A three-year varsity starter, Baggett has assumed a leadership role as well, along with veterans like Andre Lee and Emonte Logan.
"I just try to rally the guys together," he said. "I told my teammates that we only have nine games guaranteed, so we have to earn the rest."
In the spring, Baggett will rejoin the OPRF track team. Last year, the Huskies' 4 x 200-meter relay team of Baggett, Lionel Towns, Desmond Bird-Murphy and Tariq Taylor took second in the state with a time of 1:28.78. Everybody returns but Taylor this season for another run at an elusive state title.
"I'm a two-time all-state track athlete and I plan on making it three years this spring," Baggett said. "I've been running track since sixth grade. [OPRF coach] Tim Hasso is a great coach who took me under his wing. I recommend track for any football player because it keeps you in top shape for summer football camp."
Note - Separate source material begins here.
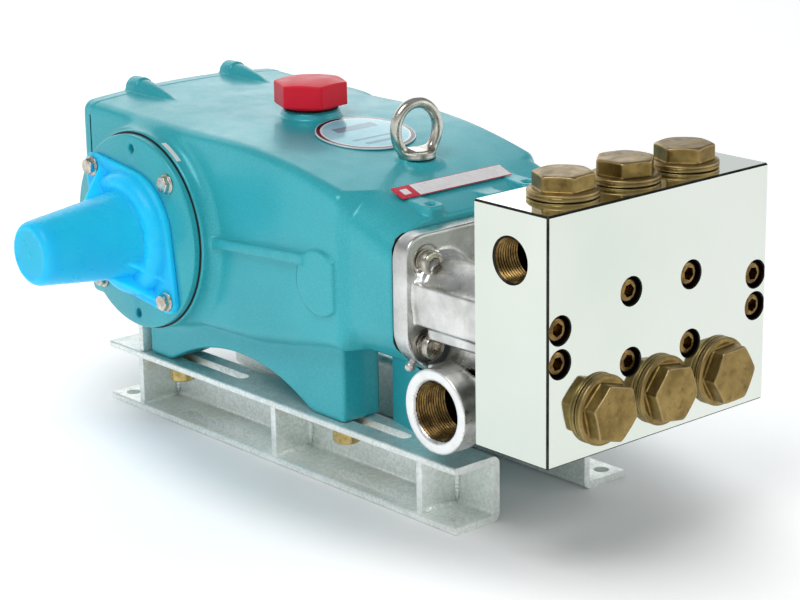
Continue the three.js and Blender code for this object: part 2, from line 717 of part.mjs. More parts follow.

Recruited as "hybrid" defensive back/safety, Baggett currently holds 10 scholarships offers from Division I football programs, with likely more on the way. New Mexico just offered a few weeks ago.
"I'm looking for a school with great academics and where I'll feel at home," Baggett said. "First, we have some business to take care of this season. We have one goal and that's to win every game we play."
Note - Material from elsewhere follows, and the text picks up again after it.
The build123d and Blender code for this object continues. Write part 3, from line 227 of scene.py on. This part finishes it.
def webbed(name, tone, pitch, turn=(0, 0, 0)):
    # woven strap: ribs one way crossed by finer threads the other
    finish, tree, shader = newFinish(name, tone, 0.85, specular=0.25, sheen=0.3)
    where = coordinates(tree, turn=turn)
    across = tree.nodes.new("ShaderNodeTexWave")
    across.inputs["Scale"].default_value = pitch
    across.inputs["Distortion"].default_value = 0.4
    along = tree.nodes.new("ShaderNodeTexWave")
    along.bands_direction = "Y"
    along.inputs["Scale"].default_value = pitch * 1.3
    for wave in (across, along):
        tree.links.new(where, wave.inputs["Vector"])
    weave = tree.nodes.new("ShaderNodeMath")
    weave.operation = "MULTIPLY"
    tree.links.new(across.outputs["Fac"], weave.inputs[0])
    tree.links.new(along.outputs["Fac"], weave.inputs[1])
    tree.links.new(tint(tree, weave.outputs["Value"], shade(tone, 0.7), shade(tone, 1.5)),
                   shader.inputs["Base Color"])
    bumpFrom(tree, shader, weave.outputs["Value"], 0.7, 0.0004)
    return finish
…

The lofty aspiration of an undefeated season carries a particularly special meaning for Baggett and Brown.
In 1992, Brown rushed for over 1,200 yards as an all-conference running back/defensive back with the Huskies. Led by Chris Gall, Ramone Jones, Jeff McDonald and Brown, OPRF went 8-1 during the regular season before losing in the second round of the playoffs to Downers Grove North. Similar to Hoerster, Jack McInerney did a masterful job coaching that special '92 edition of Huskies football.
On Friday (Oct. 4) at 7:30 p.m., the Huskies (4-0) will host Class 7A defending state champion Glenbard West (3-1), marking the 20-year anniversary of Brown's homecoming game against the Hilltoppers.
"20 years ago, we beat Glenbard West in Glen Ellyn and spoiled their homecoming," Brown said, "It's ironic [now] Glenbard West is coming to Oak Park Stadium for our homecoming game. Glenbard West has been the class of the conference lately, and also back when I played, but I believe OPRF can beat them this year."
Regardless of how the remaining games unfold for the Huskies this year, the unbreakable bond between Baggett and Brown along with their mother, Faylin Baggett, will remain long after this potentially remarkable season has passed.
"Our mom was born in Jamaica and moved to Chicago," Brown said. "She moved our family to Oak Park and raised us in such a positive, diverse community that prioritizes education.
Brown added about his relationship with his brother: "Jamal and I talk every day. I think it's very important that student-athletes have positive influences in their lives. I tell Jamal to be the best person he can be within the community because that's a reflection on him and the Baggett family."
In the short term, the best friends/brothers are savoring the Huskies' special season.
"We're just enjoying the moment," Brown said. "Jamal is going to move on to bigger and better things. It's going to be very emotional and I'll definitely cry when he goes off to college."